What I'm really glad is that this intrigues you. Thank you, Zaxvo - that's very encouraging! It's part of the reason why I put these short pieces on these forums, to give people a feel and an interest for the worlds and characters that I create, and that someday if I write an extended story with these characters and put them on BZPower, I might have an audience, so this review makes me feel better.

 

On a final note, my chapters are significantly longer than this, closer to ten thousand words long. At least, in a published work, my chapters would cover about that much ground. However, it's an apt enough description for what this is and how it flows, since it is definitely set in the middle of something, and feels like a transition or a step along a journey. I have never read or seen The Life of Pi, but I really wanted to.
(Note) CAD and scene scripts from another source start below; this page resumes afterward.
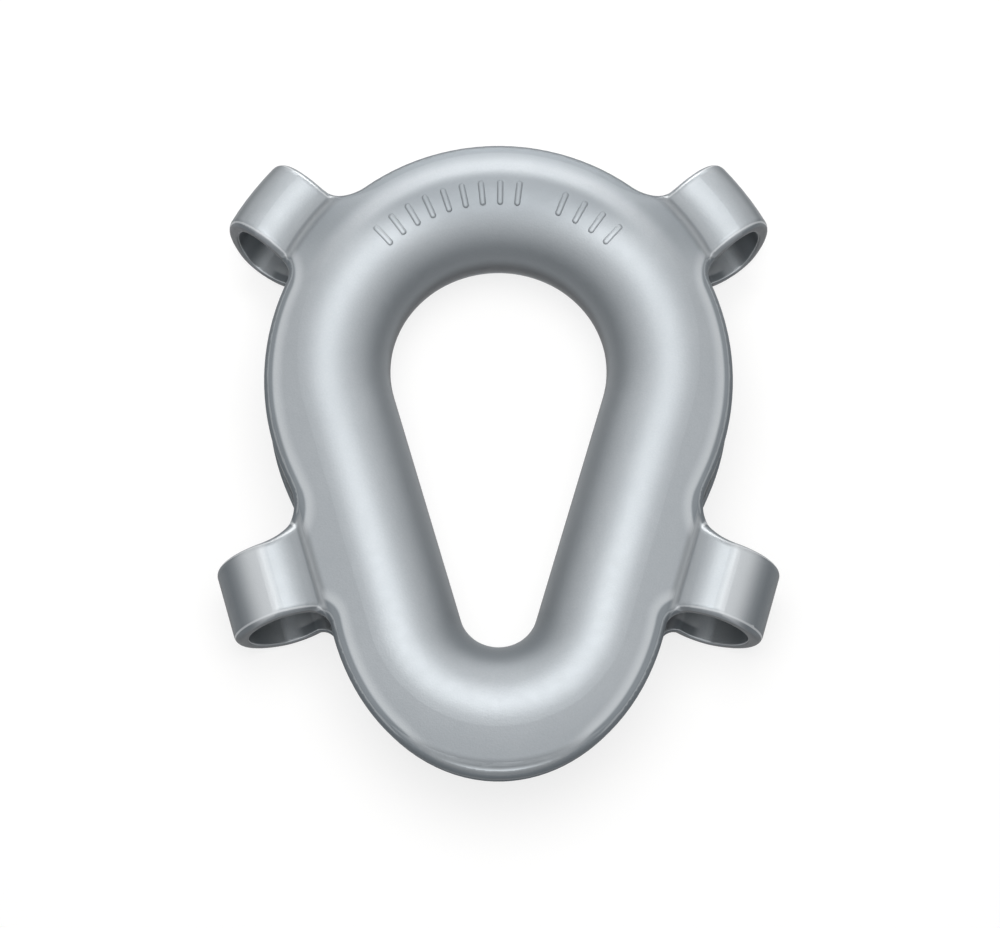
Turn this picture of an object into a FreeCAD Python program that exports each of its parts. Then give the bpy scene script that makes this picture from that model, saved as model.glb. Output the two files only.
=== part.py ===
import FreeCAD, Part
import math
import os

os.makedirs("parts", exist_ok=True)

# A rope thimble cast in one piece. It is drawn about the centre of the crown, the round end of
# its eye: X across the eye, +Y from the heel to the crown, Z through the depth. The last step
# moves the origin to the middle of the underside.

# Eye: a crown circle and a heel circle, joined by two straight legs
crown_radius = 25.6
heel_radius = 9.0
crown_to_heel = 58.9

# Wall
wall = 3.2
throat_wall = 4.5               # thicker where the eye bears on its pin

# Body section, a tube that closes in past its crest, the highest line
body_radius = 15.5
taper_angle = 22.0

# Keepers, the four closed loops that the tube widens into
keeper_half_depth = 14.9
crest_spacing = 23.2            # from the body's crest to the keeper's
ramp_angle = 42.0               # of the rise from the valley to the keeper
valley_radius = 1.5             # hollow between the taper and the ramp
rise_radius = 11.5              # of the keeper's front from the ramp to its crest
shoulder_radius = 7.6           # of the keeper's front beyond its crest

upper_overhang = 9.3            # from the keeper's crest to its outer end
upper_width = 19.2
upper_angle = 35.4              # of the keeper's middle above the X axis
lower_overhang = 12.7
lower_width = 18.1
lower_distance = 38.0           # of the keeper's middle from the top of the leg

# Rims, the edges of the rope groove between the keepers
top_rim = 27.2                  # from the eye, round the crown
side_rim = 29.2                 # from the eye, at the widest place
side_rim_radius = 57.3
side_rim_drop = 4.8             # of the side arc's centre below the crown's centre
side_rim_lean = 24.0            # of the straight rim that carries the side arc on down
heel_rim = 30.9                 # from the eye, at the heel's lowest point
heel_rim_half_width = 39.8
heel_rim_rise = 9.3             # of the heel ellipse's centre above the heel's centre
heel_rim_lean = 10.5            # of the heel's rim faces: the front rim reaches lower than the back one

# Corners between rims and keepers, seen from the front
top_corner_radius = 9.5
side_upper_corner_radius = 5.5
side_lower_corner_radius = 10.5
heel_corner_radius = 4.0

# Rounding of the cast edges, which the wall limits
outer_edge_radius = 1.8
inner_edge_radius = 0.6
largest_outer_share = 0.58
largest_inner_share = 0.3

# Derived from the sizes above
origin = FreeCAD.Vector(0, 0, 0)
right = FreeCAD.Vector(1, 0, 0)
up = FreeCAD.Vector(0, 0, 1)
keeper_crest = body_radius + crest_spacing
leg_slope = math.degrees(math.asin((crown_radius - heel_radius) / crown_to_heel))
leg_length = crown_to_heel * math.cos(math.radians(leg_slope))
widest_reach = crown_radius + keeper_crest + max(upper_overhang, lower_overhang)
beyond = 3 * widest_reach       # well clear of the casting
tolerance = 0.01                # for points that touch and for faces that run on smoothly
steep = 0.5                     # least Z part of the direction of an edge that runs through the depth


def plan_direction(angle):
    """Unit vector in the XY plane."""
    return FreeCAD.Vector(math.cos(math.radians(angle)), math.sin(math.radians(angle)), 0)


def mirrored(shape):
    return shape.mirror(origin, right)


def across(point):
    """The same place on the other side of the eye."""
    return FreeCAD.Vector(-point.x, point.y, point.z)


def section_point(centre, radius, angle):
    """Point on a circle of the section, which lies in the XZ plane."""
    turn = math.radians(angle)
    return centre + FreeCAD.Vector(radius * math.cos(turn), 0, radius * math.sin(turn))


def section_arc(centre, radius, first_angle, last_angle):
    middle = section_point(centre, radius, (first_angle + last_angle) / 2)
    first = section_point(centre, radius, first_angle)
    last = section_point(centre, radius, last_angle)
    return Part.Arc(first, middle, last).toShape()


def section_angle(start, end):
    return math.degrees(math.atan2(end.z - start.z, end.x - start.x))


def section_wire(eye_radius, overhang, inset, throat):
    """Closed outline of the tube, inset from its skin and starting a throat away from the eye."""
    eye = FreeCAD.Vector(eye_radius, 0, 0)

    # body circle, which touches both the throat and the taper
    taper_sine = math.sin(math.radians(taper_angle))
    radius = (body_radius - inset + (body_radius - throat) * taper_sine) / (1 + taper_sine)
    body = eye + FreeCAD.Vector(throat + radius, 0, 0)
    taper_start = section_point(body, radius, 90 - taper_angle)

    # rise circle, which meets the shoulder circle at the crest, and the ramp up to it
    rise = eye + FreeCAD.Vector(keeper_crest, 0, keeper_half_depth - rise_radius)
    skin_ramp = section_point(rise, rise_radius, 90 + ramp_angle)

    # valley circle, which touches the skin's taper and the ramp
    skin_centre = eye + FreeCAD.Vector(body_radius, 0, 0)
    skin_taper = section_point(skin_centre, body_radius, 90 - taper_angle)
    off_taper = section_point(origin, 1, 90 - taper_angle)
    off_ramp = section_point(origin, 1, 90 + ramp_angle)
    along = section_point(origin, 1, -taper_angle)
    ramp_gap = (skin_taper + off_taper * valley_radius - skin_ramp).dot(off_ramp) - valley_radius
    valley_foot = ramp_gap / math.sin(math.radians(taper_angle + ramp_angle))
    valley = skin_taper + along * valley_foot + off_taper * valley_radius

    # shoulder circle, and the end circle that touches it and the outer end
    shoulder_rise = keeper_half_depth - shoulder_radius
    shoulder = eye + FreeCAD.Vector(keeper_crest, 0, shoulder_rise)
    spread = overhang - shoulder_radius
    end_radius = (overhang ** 2 + shoulder_rise ** 2 - shoulder_radius ** 2) / (2 * spread)
    end = eye + FreeCAD.Vector(keeper_crest + overhang - end_radius, 0, 0)
    end_turn = section_angle(end, shoulder)

    valley_start = section_point(valley, valley_radius + inset, -90 - taper_angle)
    valley_end = section_point(valley, valley_radius + inset, ramp_angle - 90)
    rise_start = section_point(rise, rise_radius - inset, 90 + ramp_angle)
    upper_half = [
        Part.makeLine(taper_start, valley_start),
        section_arc(valley, valley_radius + inset, -90 - taper_angle, ramp_angle - 90),
        Part.makeLine(valley_end, rise_start),
        section_arc(rise, rise_radius - inset, 90 + ramp_angle, 90),
        section_arc(shoulder, shoulder_radius - inset, 90, end_turn),
    ]
    lower_half = [edge.mirror(origin, up) for edge in reversed(upper_half)]
    outer_end = section_arc(end, end_radius - inset, end_turn, -end_turn)
    body_arc = section_arc(body, radius, 90 - taper_angle, 270 + taper_angle)
    return Part.Wire(upper_half + [outer_end] + lower_half + [body_arc])


def swept_tube(inset, throat):
    """The tube all round the eye: crown, two legs and heel."""
    crown_face = Part.Face(section_wire(crown_radius, upper_overhang, inset, throat))
    crown_face.rotate(origin, up, -leg_slope)
    crown = crown_face.revolve(origin, up, 180 + 2 * leg_slope)

    leg_face = Part.Face(section_wire(crown_radius, lower_overhang, inset, throat))
    leg_face.rotate(origin, up, -leg_slope)
    leg = leg_face.extrude(plan_direction(270 - leg_slope) * leg_length)

    heel_centre = FreeCAD.Vector(0, -crown_to_heel, 0)
    heel_face = Part.Face(section_wire(heel_radius, lower_overhang, inset, throat))
    heel_face.translate(heel_centre)
    heel_face.rotate(heel_centre, up, -leg_slope)
    heel = heel_face.revolve(heel_centre, up, 2 * leg_slope - 180)
    return crown.fuse([leg, mirrored(leg), heel])


def prism(points):
    """Upright prism that runs right through the casting."""
    outline = Part.makePolygon(points + [points[0]])
    block = Part.Face(outline).extrude(up * beyond)
    block.translate(up * (-beyond / 2))
    return block


def rim_disc(curve, centre, axis):
    """Disc whose side is a rim, with the curve at mid-depth and its side along an axis."""
    disc = Part.Face(Part.Wire([curve])).extrude(axis * beyond)
    disc.translate(centre - axis * (beyond / 2))
    return disc


def meet_at_angle(faces, point):
    """True where two faces that share a point meet there at an angle."""
    normals = []
    for face in faces:
        u, v = face.Surface.parameter(point)
        normals.append(face.normalAt(u, v))
    return normals[0].cross(normals[1]).Length > tolerance


def middle_of(edge):
    return edge.valueAt((edge.FirstParameter + edge.LastParameter) / 2)


def sharp_corners(opening):
    """Edges between a window's rim and its keepers, highest first."""
    corners = []
    for edge in opening.Edges:
        middle = middle_of(edge)
        runs_through = abs(edge.tangentAt(edge.FirstParameter).z) > steep
        near = math.hypot(middle.x, middle.y) < beyond / 2
        if runs_through and near and meet_at_angle(opening.ancestorsOfType(edge, Part.Face), middle):
            corners.append(edge)
    return sorted(corners, key=lambda edge: -middle_of(edge).y)


def window(points, rims, corner_radii):
    """What is cut away outside a rim, between two keepers, with its corners rounded, highest first."""
    opening = prism(points).cut(rims)
    for radius in corner_radii:
        opening = opening.makeFillet(radius, sharp_corners(opening)[:1])
    return opening


def upper_side(distance, side):
    """Point on a side plane of the right upper keeper, at a distance from the crown's centre."""
    offset = plan_direction(upper_angle + 90) * (side * upper_width / 2)
    return plan_direction(upper_angle) * distance + offset


def lower_side(distance, side):
    """Point on a side plane of the right lower keeper, at a distance from the leg's tangent point."""
    down = lower_distance + side * lower_width / 2
    top_of_leg = plan_direction(-leg_slope) * crown_radius
    return top_of_leg + plan_direction(270 - leg_slope) * down + plan_direction(-leg_slope) * distance


def top_window():
    disc = rim_disc(Part.makeCircle(crown_radius + top_rim), origin, up)
    inner = upper_side(crown_radius, 1)
    outer = upper_side(beyond, 1)
    return window([inner, outer, across(outer), across(inner)], [disc], [top_corner_radius] * 2)


def side_window():
    """The right one, from the upper keeper down to the lower one."""
    centre = FreeCAD.Vector(crown_radius + side_rim - side_rim_radius, -side_rim_drop, 0)
    disc = rim_disc(Part.makeCircle(side_rim_radius), centre, up)
    arc_end = centre + plan_direction(-side_rim_lean) * side_rim_radius
    onward = plan_direction(270 - side_rim_lean) * (crown_to_heel + heel_radius)
    straight = prism([centre, arc_end, arc_end + onward, centre + onward])
    top = [upper_side(crown_radius, -1), upper_side(beyond, -1)]
    bottom = [lower_side(beyond, -1), lower_side(0, -1)]
    return window(top + bottom, [disc, straight], [side_upper_corner_radius, side_lower_corner_radius])


def heel_window():
    centre = FreeCAD.Vector(0, heel_rim_rise - crown_to_heel, 0)
    tip = FreeCAD.Vector(0, heel_radius + heel_rim + heel_rim_rise, 0)
    flank = FreeCAD.Vector(heel_rim_half_width, 0, 0)
    shorter, longer = sorted([tip, flank], key=lambda half_axis: half_axis.Length)
    ellipse = Part.Ellipse(longer, shorter, origin).toShape()
    leaning = up - FreeCAD.Vector(0, math.tan(math.radians(heel_rim_lean)), 0)
    disc = rim_disc(ellipse, centre, leaning)
    inner = lower_side(0, 1)
    outer = lower_side(beyond, 1)
    below = outer - FreeCAD.Vector(0, beyond, 0)
    points = [inner, outer, below, across(below), across(outer), across(inner)]
    return window(points, [disc], [heel_corner_radius] * 2)


def edges_on(casting, sides, skin):
    """Edges of the casting that lie both on the windows' sides and on a skin of the tube."""
    found = []
    for edge in casting.Edges:
        point = Part.Vertex(middle_of(edge))
        if sides.distToShape(point)[0] < tolerance and skin.distToShape(point)[0] < tolerance:
            found.append(edge)
    return found


def rope_thimble():
    skin = swept_tube(0, 0)
    core = swept_tube(wall, throat_wall)
    right_window = side_window()
    windows = [top_window(), right_window, mirrored(right_window), heel_window()]
    casting = skin.cut(core).cut(windows)

    sides = Part.makeCompound([opening.Shells[0] for opening in windows])
    outer_skin = Part.makeCompound(skin.Faces)
    inner_skin = Part.makeCompound(core.Faces)
    outer_rounding = min(outer_edge_radius, largest_outer_share * wall)
    inner_rounding = min(inner_edge_radius, largest_inner_share * wall)
    casting = casting.makeFillet(outer_rounding, edges_on(casting, sides, outer_skin))
    return casting.makeFillet(inner_rounding, edges_on(casting, sides, inner_skin))


thimble = rope_thimble()
box = thimble.optimalBoundingBox()
thimble.translate(FreeCAD.Vector(-box.Center.x, -box.Center.y, -box.ZMin))
thimble.exportStep("parts/rope_thimble.step")
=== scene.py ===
import math

import bmesh
import bpy
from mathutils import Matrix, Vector


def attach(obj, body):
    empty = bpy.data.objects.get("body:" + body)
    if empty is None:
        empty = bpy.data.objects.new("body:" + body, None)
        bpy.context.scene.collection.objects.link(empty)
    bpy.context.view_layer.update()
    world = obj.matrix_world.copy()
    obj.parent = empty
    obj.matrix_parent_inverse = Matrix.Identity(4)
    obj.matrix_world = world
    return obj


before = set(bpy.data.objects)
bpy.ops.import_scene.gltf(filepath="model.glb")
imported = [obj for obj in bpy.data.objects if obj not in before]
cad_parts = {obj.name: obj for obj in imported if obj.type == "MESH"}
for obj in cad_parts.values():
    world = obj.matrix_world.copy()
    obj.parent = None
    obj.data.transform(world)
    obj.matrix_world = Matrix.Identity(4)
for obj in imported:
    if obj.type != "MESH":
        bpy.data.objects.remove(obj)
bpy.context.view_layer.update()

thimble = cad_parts["rope_thimble"]
scene = bpy.context.scene
scene.view_settings.view_transform = "Standard"
print("frame loaded")

# the casting's own sizes in metres, as it lies on the floor
casting = {
    "eyeRadius": 0.0256,       # round end of the eye
    "eyeCentre": 0.02388,      # of that round end, along Y
    "tubeRadius": 0.0155,      # of the body round the groove
    "middle": 0.0155,          # height of the mid-plane
    "heelRadius": 0.009,       # narrow end of the eye
    "crownToHeel": 0.0589,     # between the centres of the eye's two ends
}


# camera
viewpoint = {
    "target": (0.0, 0.00072, 0.0155),
    "distance": 0.7755,
    "elevation": 73.0,
    "lens": 118.8,
    "sensor": 36.0,
    "shiftX": 0.0015,
    "clip": (0.01, 50.0),
}


def makeCamera():
    data = bpy.data.cameras.new("camera")
    camera = bpy.data.objects.new("camera", data)
    scene.collection.objects.link(camera)
    tilt = math.radians(viewpoint["elevation"])
    back = Vector((0, -math.cos(tilt), math.sin(tilt)))
    camera.location = Vector(viewpoint["target"]) + back * viewpoint["distance"]
    camera.rotation_mode = "QUATERNION"
    camera.rotation_quaternion = (-back).to_track_quat("-Z", "Y")
    data.lens = viewpoint["lens"]
    data.sensor_width = viewpoint["sensor"]
    data.shift_x = viewpoint["shiftX"]
    data.clip_start, data.clip_end = viewpoint["clip"]
    scene.camera = camera


makeCamera()
print("camera placed")


# shader helpers
class Value:
    # one socket, so that shader maths reads as a plain expression
    def __init__(self, finish, socket):
        self.finish = finish
        self.socket = socket

    def __add__(self, other):
        return self.finish.maths("ADD", self, other)

    def __sub__(self, other):
        return self.finish.maths("SUBTRACT", self, other)

    def __rsub__(self, other):
        return self.finish.maths("SUBTRACT", other, self)

    def __mul__(self, other):
        return self.finish.maths("MULTIPLY", self, other)

    def __truediv__(self, other):
        return self.finish.maths("DIVIDE", self, other)

    __radd__ = __add__
    __rmul__ = __mul__

    def power(self, other):
        return self.finish.maths("POWER", self, other)

    def above(self, limit):
        return self.finish.maths("GREATER_THAN", self, limit)

    def output(self, name):
        return Value(self.finish, self.socket.node.outputs[name])


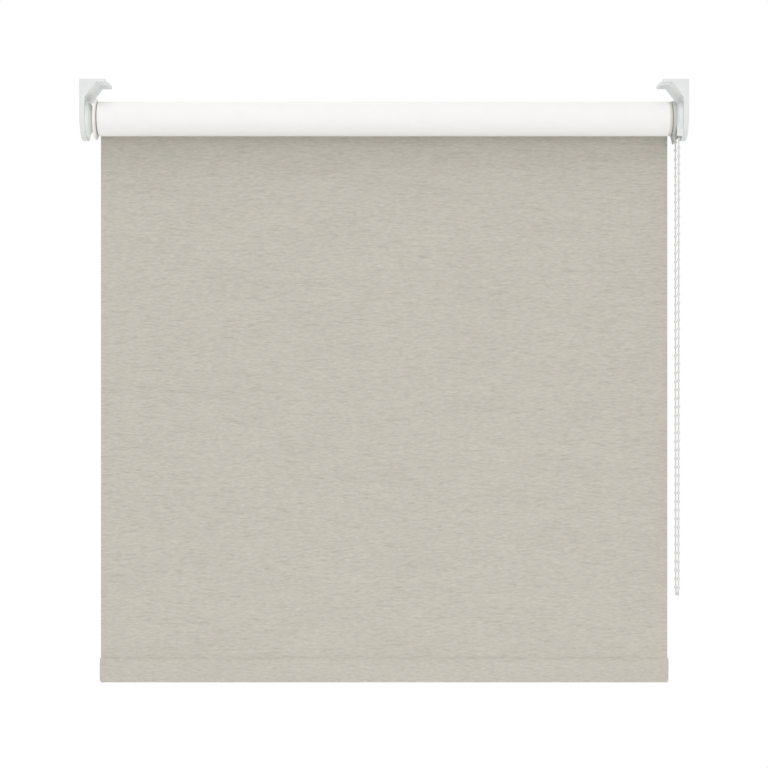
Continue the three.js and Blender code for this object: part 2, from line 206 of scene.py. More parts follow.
def beads_on_string():
    """Geometry Nodes: beads spread evenly along a curve, and the string through them."""
    tree = bpy.data.node_groups.new("beads on string", "GeometryNodeTree")
    face = tree.interface
    face.new_socket("Geometry", in_out="INPUT", socket_type="NodeSocketGeometry")
    for title in ("Bead Radius", "String Radius"):
        face.new_socket(title, in_out="INPUT", socket_type="NodeSocketFloat")
    face.new_socket("Beads", in_out="INPUT", socket_type="NodeSocketInt")
    for title in ("Bead Material", "String Material"):
        face.new_socket(title, in_out="INPUT", socket_type="NodeSocketMaterial")
    face.new_socket("Geometry", in_out="OUTPUT", socket_type="NodeSocketGeometry")
    given = tree.nodes.new("NodeGroupInput")
    result = tree.nodes.new("NodeGroupOutput")
    link = tree.links.new
    places = node(tree, "GeometryNodeResampleCurve", (-400, 200))
    ball = node(tree, "GeometryNodeMeshUVSphere", (-400, 0), Segments=16, Rings=10)
    copies = node(tree, "GeometryNodeInstanceOnPoints", (-200, 150))
    section = node(tree, "GeometryNodeCurvePrimitiveCircle", (-400, -200), Resolution=8)
    string = node(tree, "GeometryNodeCurveToMesh", (-200, -150))
    join = node(tree, "GeometryNodeJoinGeometry", (0, 0))
    smooth = node(tree, "GeometryNodeSetShadeSmooth", (150, 0))
    real = node(tree, "GeometryNodeRealizeInstances", (300, 0))
    mark = node(tree, "GeometryNodeStoreNamedAttribute", (-60, -150), data_type="BOOLEAN", domain="FACE")
    mark.inputs["Name"].default_value = "string"
    mark.inputs["Value"].default_value = True
    marked = node(tree, "GeometryNodeInputNamedAttribute", (450, -200), data_type="BOOLEAN")
    marked.inputs["Name"].default_value = "string"
    paint = node(tree, "GeometryNodeSetMaterial", (450, 0))
    repaint = node(tree, "GeometryNodeSetMaterial", (600, 0))
    link(given.outputs["Geometry"], places.inputs["Curve"])
    link(given.outputs["Beads"], places.inputs["Count"])
    link(given.outputs["Bead Radius"], ball.inputs["Radius"])
    link(places.outputs["Curve"], copies.inputs["Points"])
    link(ball.outputs["Mesh"], copies.inputs["Instance"])
    link(given.outputs["Geometry"], string.inputs["Curve"])
    link(given.outputs["String Radius"], section.inputs["Radius"])
    link(section.outputs["Curve"], string.inputs["Profile Curve"])
    link(string.outputs["Mesh"], mark.inputs["Geometry"])
    link(mark.outputs["Geometry"], join.inputs["Geometry"])
    link(copies.outputs["Instances"], join.inputs["Geometry"])
    link(join.outputs["Geometry"], smooth.inputs["Geometry"])
    link(smooth.outputs["Geometry"], real.inputs["Geometry"])
    link(real.outputs["Geometry"], paint.inputs["Geometry"])
    link(given.outputs["Bead Material"], paint.inputs["Material"])
    link(paint.outputs["Geometry"], repaint.inputs["Geometry"])
    link(marked.outputs["Attribute"], repaint.inputs["Selection"])
    link(given.outputs["String Material"], repaint.inputs["Material"])
    link(repaint.outputs["Geometry"], result.inputs["Geometry"])
    return tree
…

A friend watched the movie and told me how visually appealing it was. Based off of his descriptions of the movie, images from documentaries I've watched, Nim's Island, and Castaway, I sort of took fifteen minutes to come up with this spontaneous imagery associated with this imaginary world of mine.

 

And yes, when you mention this sort of intrigue being suited for a long tale, the context that this takes place in is a very, very long tale.